Jesús ha permanecido en esa periferia por treinta años. El evangelista Lucas resume este periodo así: “vivía sujeto a ellos, es decir a María y José. Pero uno dice: ¿pero este Dios que viene a salvarnos ha perdido treinta años, allí, en aquella periferia con mala reputación? ¡Ha perdido treinta años! Y Él ha querido esto. El camino de Jesús estaba en esa familia. La madre conservaba todas estas cosas en su corazón, y Jesús crecía en sabiduría, edad y gracia ante Dios y ante los hombres". No se habla de milagros o sanaciones, no ha hecho ninguna en aquel tiempo, no se habla de predicaciones, de muchedumbres que acuden; en Nazaret todo parece ocurrir "normalmente", según las costumbres de una pía y laboriosa familia israelí. Se trabajaba, la madre cocinaba, hacía todas las cosas de la casa, planchaba las camisas… Todas las cosas de las madres. El padre, carpintero, trabajaba, enseñaba al hijo a trabajar. Treinta años. '¡Pero que desperdicio, padre!' Pero nunca se sabe... Los caminos de Dios son misteriosos. ¡Pero lo que era importante allí era la familia! Y eso no era un desperdicio, ¿eh? Eran grandes santos. María, la mujer más santa, inmaculada, y José, el hombre más justo. La familia.
Ciertamente estaríamos enternecidos por el relato de cómo Jesús adolescente afrontaba las citas de la comunidad religiosa y los deberes de la vida social; al conocer cómo, cuando era un joven obrero, trabajaba con José; y luego su modo de participar en la escucha de las Escrituras, en la oración de los salmos y en tantas otras costumbres de la vida cotidiana. Los Evangelios, en su sobriedad, no refieren nada acerca de la adolescencia de Jesús y dejan esta tarea a nuestra afectuosa meditación. El arte, la literatura, la música han recorrida esta vía de la imaginación. Ciertamente, ¡no es difícil imaginar cuánto podrían aprender las madres de los cuidados de María por aquel Hijo! ¡Y cuánto podrían aprovechar los padres del ejemplo de José, hombre justo, que dedicó su vida a sostener y a defender al niño y a la esposa --su familia-- en los momentos difíciles! ¡Y no digamos cuánto podrían ser alentados los jóvenes por Jesús adolescente a comprender la necesidad y la belleza de cultivar su vocación más profunda y de soñar a lo grande! Y Jesús ha cultivado en aquellos treinta años su vocación por la cual el Padre lo ha enviado, ¿no? Dios Padre. Jesús jamás en aquel tiempo se ha desalentado, sino que ha crecido en valentía para seguir adelante con su misión.
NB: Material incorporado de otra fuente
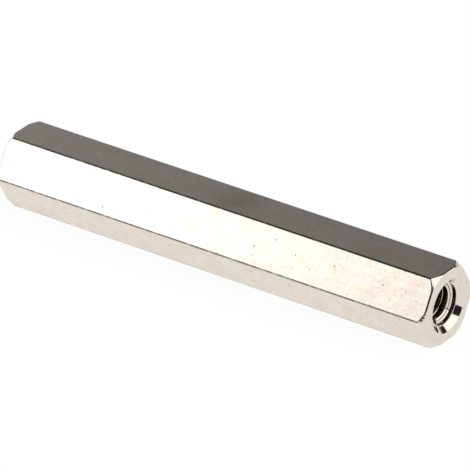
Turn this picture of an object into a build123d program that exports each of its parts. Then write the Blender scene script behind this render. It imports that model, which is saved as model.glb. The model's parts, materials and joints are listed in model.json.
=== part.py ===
from build123d import *
import math
import os

# Hexagonal spacer with a threaded hole in each end, in millimetres.
# The bar lies along X on one of its flats. The origin is the middle of that flat.

# Drawn hexagonal bar
length = 30.0
across_flats = 4.5
long_edge_radius = 0.1

# Ends, turned to a cone that takes off the corners of the hexagon
face_oversize = 0.04  # diameter of the flat end face, beyond the width across flats
chamfer_angle = 40.0  # of the cone, from the plane of the end face
end_edge_radius = 0.1  # where the flats, the cone and the end face meet

# Hole in each end, drilled for a thread of 2.5 mm and 0.45 mm pitch
bore_diameter = 2.05
bore_depth = 9.0  # of the full diameter, from the end face
drill_point_angle = 118.0
countersink_diameter = 3.27
countersink_angle = 90.0

# Worked out from the sizes above
half_length = length / 2
across_corners = across_flats / math.cos(math.radians(30))
face_radius = (across_flats + face_oversize) / 2
envelope_radius = across_corners / 2 + long_edge_radius
cone_run = (envelope_radius - face_radius) * math.tan(math.radians(chamfer_angle))
bore_radius = bore_diameter / 2
mouth_radius = countersink_diameter / 2
mouth_depth = (mouth_radius - bore_radius) / math.tan(math.radians(countersink_angle / 2))
point_depth = bore_radius / math.tan(math.radians(drill_point_angle / 2))


def hexagonal_bar():
    """The bar as drawn, with its six long edges slightly rounded."""
    with BuildPart() as bar:
        with BuildSketch(Plane.YZ.offset(-half_length)) as section:
            RegularPolygon(radius=across_flats / 2, side_count=6, major_radius=False)
            fillet(section.vertices(), radius=long_edge_radius)
        extrude(amount=length)
    return bar.part


def turned_envelope():
    """The round form that the ends are turned to, clear of the bar between them."""
    with BuildPart() as envelope:
        with BuildSketch(Plane.XZ):
            with BuildLine():
                Polyline(
                    (-half_length, 0),
                    (-half_length, face_radius),
                    (-half_length + cone_run, envelope_radius),
                    (half_length - cone_run, envelope_radius),
                    (half_length, face_radius),
                    (half_length, 0),
                    close=True,
                )
            make_face()
        revolve(axis=Axis.X)
    return envelope.part


def turned_blank():
    """The bar with both ends turned and their edges rounded, before the holes."""
    blank = hexagonal_bar() & turned_envelope()
    end_edges = blank.edges().filter_by(Axis.X, reverse=True)
    return fillet(end_edges, radius=end_edge_radius)


def drilled_hole():
    """The hole in the +X end: countersunk mouth, straight bore and the drill's point."""
    with BuildPart() as hole:
        with BuildSketch(Plane.XZ):
            with BuildLine():
                Polyline(
                    (half_length, 0),
                    (half_length, mouth_radius),
                    (half_length - mouth_depth, bore_radius),
                    (half_length - bore_depth, bore_radius),
                    (half_length - bore_depth - point_depth, 0),
                    close=True,
                )
            make_face()
        revolve(axis=Axis.X)
    return hole.part


hole = drilled_hole()
spacer = turned_blank() - hole - mirror(hole, about=Plane.YZ)
spacer = Pos(0, 0, across_flats / 2) * spacer

os.makedirs("parts", exist_ok=True)
export_step(spacer, "parts/spacer.step")
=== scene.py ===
import json
import math
import bpy
import bmesh
from mathutils import Matrix, Vector


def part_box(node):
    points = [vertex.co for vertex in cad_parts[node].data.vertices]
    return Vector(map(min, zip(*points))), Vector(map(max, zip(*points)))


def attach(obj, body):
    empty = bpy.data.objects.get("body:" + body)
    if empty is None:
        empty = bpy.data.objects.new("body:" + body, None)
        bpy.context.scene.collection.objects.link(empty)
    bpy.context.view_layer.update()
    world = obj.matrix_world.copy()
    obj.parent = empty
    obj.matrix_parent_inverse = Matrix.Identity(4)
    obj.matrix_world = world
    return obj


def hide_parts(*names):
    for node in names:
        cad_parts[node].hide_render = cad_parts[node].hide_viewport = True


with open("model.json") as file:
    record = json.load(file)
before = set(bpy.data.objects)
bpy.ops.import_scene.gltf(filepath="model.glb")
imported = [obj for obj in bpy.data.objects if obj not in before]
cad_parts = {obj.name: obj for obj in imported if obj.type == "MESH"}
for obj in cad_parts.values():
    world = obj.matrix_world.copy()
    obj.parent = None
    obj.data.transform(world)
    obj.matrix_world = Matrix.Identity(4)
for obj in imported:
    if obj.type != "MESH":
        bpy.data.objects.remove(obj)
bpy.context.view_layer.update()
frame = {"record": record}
mm = 0.001

# What the solid says: the bar's length, its width across flats and its bores
low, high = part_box("spacer")
bores = {m["name"]: m["dims"] for m in frame["record"]["mounts"] if m["kind"] == "threaded_hole"}

barSizes = {                    # millimetres and degrees
    "length": (high.x - low.x) / mm,
    "acrossFlats": (high.z - low.z) / mm,
    "longEdgeRadius": 0.1,
    "endEdgeRadius": 0.12,
    "faceOversize": 0.04,       # diameter of the flat end face, beyond the width across flats
    "chamferAngle": 40.0,       # of the turned cone, from the plane of the end face
    "flatColumns": 24,          # columns across each flat
    "edgeColumns": 8,           # columns round each long edge
    "arcRings": 5,              # rings round each end edge
}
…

Cada familia cristiana --como hicieron María y José-- puede antes que nada acoger a Jesús, escucharlo, hablar con Él, custodiarlo, protegerlo, crecer con Él; y así mejorar el mundo. Hagamos espacio en nuestro corazón y en nuestras jornadas al Señor. Así hicieron también María y José, y no fue fácil: ¡cuántas dificultades tuvieron que superar! No era una familia de mentira, no era una familia irreal. La familia de Nazaret nos compromete a redescubrir la vocación y la misión de la familia, da toda familia. Y como ocurrió en aquellos treinta años en Nazaret, así puede nos puede suceder también a nosotros: hacer que el amor sea normal y no el odio, hacer que la ayuda mutua sea algo común, no la indiferencia o la enemistad. Entonces, no es casualidad, que "Nazaret" signifique "Aquella que custodia", como María, que --dice el Evangelio-- "conservaba en su corazón todas estas cosas". Desde entonces, cada vez que hay una familia que custodia este misterio, aunque esté en la periferia del mundo, el misterio del Hijo de Dios, el misterio de Jesús que viene a salvarnos, está actuando. Y viene para salvar al mundo. (Y ésta es la grande misión de la familia, ¿eh? Hacer sitio a Jesús que viene, recibir a Jesús en la familia, en la persona de los hijos, del marido, de la mujer, de los abuelos, porque Jesús está allí. Acogerlo allí, para que crezca espiritualmente en esa familia. Que el Señor nos de esta gracia en estos últimos días antes de Navidad. Gracias.